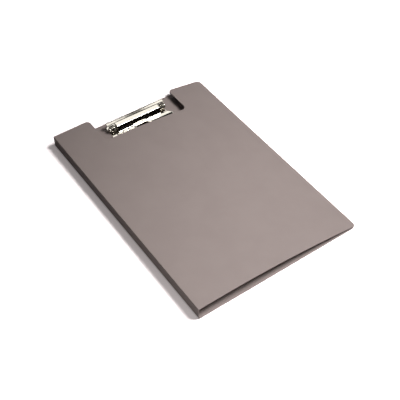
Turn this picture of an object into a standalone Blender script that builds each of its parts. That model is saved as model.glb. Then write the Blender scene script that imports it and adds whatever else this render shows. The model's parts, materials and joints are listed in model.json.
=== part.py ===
"""A4 clipboard folder: a creased polypropylene sheet with a sprung steel paper clip.

The folder lies closed on its back. +X runs from the spine to the free edges, +Y runs to
the top edge with the clip, and +Z is up. The origin is the middle of the underside.
Two creases turn the one sheet into a back board, a spine and a front cover. The clip is
a base plate riveted to the board, and a lever that rocks on a rod over two springs.
"""

from math import cos, pi, radians, sin, tan

import bmesh
import bpy
from mathutils import Vector

MM = 0.001

# The folded sheet
WIDTH = 222.5 * MM  # outer face of the spine to the free edges
HEIGHT = 318.0 * MM  # bottom edge to top edge
SPINE_HEIGHT = 18.3 * MM  # underside of the board to the top of the spine
SHEET = 1.4 * MM  # thickness of the polypropylene
CROWN = 5.5 * MM  # how far the cover bows up above a straight line
CORNER_RADIUS = 5.0 * MM
CLOSED_GAP = 0.3 * MM  # between the cover's free edge and the board under it
COVER_STEPS = 24

# The creases, each a thin web that turns about its own middle
WEB_RADIUS = 0.65 * MM
WEB_GAP = 0.3 * MM  # from the web to the panels on both sides of it
WEB_SIDES = 16

# The notch in the cover that lets the clip through
NOTCH_WIDTH = 121.5 * MM
NOTCH_DEPTH = 44.0 * MM
NOTCH_RADIUS = 7.0 * MM

# The clip's place, and the rod that its lever rocks on
ROD_SETBACK = 18.5 * MM  # top edge of the board to the rod
ROD_RADIUS = 1.5 * MM
ROD_CLEARANCE = 0.12 * MM
ROD_HEAD_RADIUS = 2.4 * MM
ROD_HEAD = 0.8 * MM
ROD_SIDES = 24
SEAT_GAP = 0.1 * MM  # between pieces that are riveted together
SIDE_GAP = 0.4 * MM  # between pieces that turn past each other

# The clip's base plate
PLATE = 0.8 * MM
BASE_HALF_WIDTH = 41.5 * MM
BASE_FRONT = -16.5 * MM  # from the rod
BASE_REAR = 10.5 * MM
BASE_CORNER = 3.0 * MM
BASE_EAR_HALF = 3.6 * MM
BASE_EAR_TOP = 3.2 * MM  # above the rod's axis

# The springs, wound round the rod's two ends outside the ears
WIRE_RADIUS = 0.5 * MM
COIL_RADIUS = 3.6 * MM  # to the middle of the wire
COIL_PITCH = 1.25 * MM
COIL_TURNS = 5
COIL_GAP = 1.2 * MM  # from the lever's ear to the first turn
COIL_POINTS = 16  # in each turn
LOWER_LEG = 7.0 * MM
UPPER_LEG = 4.8 * MM
SPRING_SEAT = 0.35 * MM  # between the wire and the base plate

# The rivets
RIVET_SPREAD = 22.0 * MM  # from the clip's middle
RIVET_SETBACK = 3.5 * MM  # behind the rod
RIVET_RADIUS = 2.0 * MM
RIVET_CLEARANCE = 0.2 * MM
RIVET_HEAD_RADIUS = 3.4 * MM
RIVET_HEAD = 1.0 * MM
RIVET_FLANGE_RADIUS = 3.6 * MM
RIVET_FLANGE = 0.5 * MM
RECESS_CLEARANCE = 0.3 * MM
RIVET_SIDES = 32

# The lever, with Y and Z counted from the rod
LEVER_SHEET = 0.8 * MM
THUMB_HALF_WIDTH = 43.0 * MM
THUMB_REAR = 7.7 * MM
THUMB_HEM = 2.2 * MM  # how far the rear edge is folded back underneath
THUMB_RISE = 1.1 * MM  # from the middle of the thumb plate to its rear edge
THUMB_DIP = 2.5 * MM  # where the thumb plate starts to rise
CREST = -4.4 * MM  # front edge of the thumb plate
THUMB_CLEARANCE = 0.25 * MM  # from the coils up to the thumb plate
WALL_HALF_WIDTH = 32.5 * MM  # the wall between the two springs
WALL_FOOT = -6.9 * MM
JAW_HALF_WIDTH = 47.0 * MM
JAW_REAR = -8.1 * MM
JAW_FLARE_END = -14.5 * MM
JAW_FRONT = -20.7 * MM
JAW_CORNER = 2.0 * MM
JAW_HEIGHT = -3.25 * MM
JAW_CROWN = 0.25 * MM
WINDOW_REAR = 2.2 * MM  # how far the thumb plate is cut away over the springs
PAPER_GAP = 0.3 * MM  # from the closed jaw to the board
EAR_RADIUS = 3.0 * MM
EAR_INSET = 0.1 * MM  # from the wall's end
BOSS_REAR_HALF = 9.0 * MM
BOSS_FRONT_HALF = 14.0 * MM
BOSS_REAR = -8.9 * MM
BOSS_FRONT = -17.5 * MM
BOSS_RISE = 0.7 * MM

# Places that follow from the sizes above
LEFT = -WIDTH / 2
RIGHT = WIDTH / 2
TOP = HEIGHT / 2
CREASE_X = LEFT + SHEET / 2
BACK_CREASE_Z = SHEET / 2
COVER_CREASE_Z = SPINE_HEIGHT - SHEET / 2
PANEL_START = WEB_RADIUS + WEB_GAP
PLATE_BOTTOM = SHEET + SEAT_GAP
PLATE_TOP = PLATE_BOTTOM + PLATE
ROD_Y = TOP - ROD_SETBACK
ROD_Z = PLATE_TOP + SPRING_SEAT + WIRE_RADIUS + COIL_RADIUS
LEVER_EAR = WALL_HALF_WIDTH - EAR_INSET - LEVER_SHEET
BASE_EAR = LEVER_EAR - SIDE_GAP
COIL_START = WALL_HALF_WIDTH + COIL_GAP + WIRE_RADIUS
THUMB_HEIGHT = COIL_RADIUS + WIRE_RADIUS + THUMB_CLEARANCE + LEVER_SHEET / 2
JAW_TIP = SHEET + PAPER_GAP + LEVER_SHEET / 4 - ROD_Z  # the lip's slanted end reaches lower
RIVET_Y = ROD_Y + RIVET_SETBACK

POLYPROPYLENE = ("polypropylene", (0.371, 0.301, 0.287), 0.45, 0.0)
NICKEL = ("nickel_plated_steel", (0.83, 0.81, 0.78), 0.12, 1.0)
SPRING_STEEL = ("spring_steel", (0.55, 0.54, 0.52), 0.25, 1.0)


def clear_scene():
    """Removes what the startup file holds."""
    for old in list(bpy.data.objects):
        bpy.data.objects.remove(old, do_unlink=True)


def new_collection(name):
    """A collection linked to the scene."""
    made = bpy.data.collections.new(name)
    bpy.context.scene.collection.children.link(made)
    return made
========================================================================
● Your instructions:
Return every line in the listing that contains the word "into".

● Task output:
Turn this picture of an object into a standalone Blender script that builds each of its parts. That model is saved as model.glb. Then write the Blender scene script that imports it and adds whatever else this render shows. The model's parts, materials and joints are listed in model.json.
Two creases turn the one sheet into a back board, a spine and a front cover. The clip is